When it comes to the ultrawide and zoom lenses, there’s very little – if any – difference. Both models sport a 12MP f/2.2 ultrawide and a 12MP 85-125mm f/2.3 – 2.8 telephoto with optical image stabilisation. 

Sony Xperia 1 V

Sony Xperia 1 V boasts a top-end chipset

At the heart of the Sony Xperia 1 V, you’ll find Qualcomm’s latest and greatest chipset, the Snapdragon 8 Gen 2

While we’ve not tested the Xperia 1 V just yet, we’ve used plenty of Snapdragon 8 Gen 2-equipped smartphones over the past few months including the OnePlus 11 and Xiaomi 13 Pro and all have delivered blisteringly fast speeds both in real-world conditions and benchmark tests. We expect the same here. 

That’s not to say that the Sony Xperia 1 IV is slow, sporting the Snapdragon 8 Gen 1 chipset that was the very best in the biz back in early 2022. In fact, we thought the Xperia 1 IV was super-capable in our review, and that hasn’t changed in the past year. However, it’s not the very latest chipset and as such won’t be able to beat newer 2023 flagships in benchmarks. 

Regardless of which you choose, you’ll get an accompanying 12GB of RAM and either 256GB or 512GB of storage depending on the option you go for. 

The Sony Xperia 1 V shouldn’t overheat as easily

If there was one word to describe the Xperia 1 IV, it’d be “hot” – and no, we’re not talking about a pleasing aesthetic. We mean it literally got hot, quite often, to the point where the high heat alert would appear and disable certain features. 

This wasn’t always triggered by high-end gaming either, with the alert sometimes triggering when performing basic tasks like downloading files while browsing the internet. That kind of thermal performance meant the chipset would be throttled much of the time, and that’d have a knock-on effect on overall performance but particularly in games. 

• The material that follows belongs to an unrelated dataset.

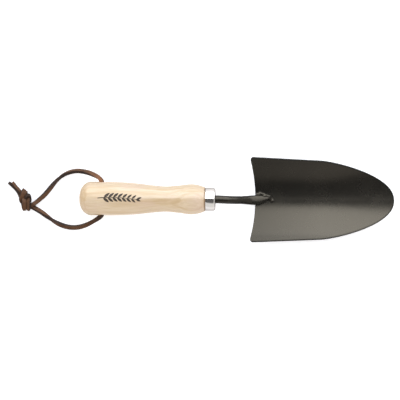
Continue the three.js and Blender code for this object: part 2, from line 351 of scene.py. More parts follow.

We suspected it was more to do with the Snapdragon 8 Gen 1 chipset than the overall hardware as the chipset has quite a reputation for running hot, but it seems Sony isn’t taking any chances with the Xperia 1 V this year. 

As well as the more power-efficient Snapdragon 8 Gen 2 under the hood, the phone sports a heat diffusion sheet 60% larger than that of its predecessor, and the camera module is said to use 20% less power too, so hopefully the overheating issues will be a thing of the past. 

Sony Xperia 1 IV. Image Credit (Trusted Reviews)

The Xperia 1 V should last longer on a single charge

The Xperia 1 V shares the same 5,000mAh battery capacity as its predecessor, which should suggest a parity in battery performance between the two, but the Xperia 1 V’s more power-efficient Snapdragon 8 Gen 2 chipset will likely see it pull away in real-world tests – but we’ll have to wait and see once we get a sample in for review. 

Regardless, Sony claims that it’s capable of 20 hours of 4K video playback, or for the less video-inclined, an entire day of mixed-use, slightly more than you’ll get from the Xperia 1 IV. 

The charging isn’t quite as impressive, however, with the same 30W charging as its predecessor. That’s fine, but it’s far from rapid compared to the 125W charging of the Xiaomi 13 Pro which provides a full charge of its 5,000mAh cell in just 24 minutes. 

Wireless charging has made a return, as has reverse wireless charging to top-up accessories, but neither is any faster than that of the Xperia 1 IV.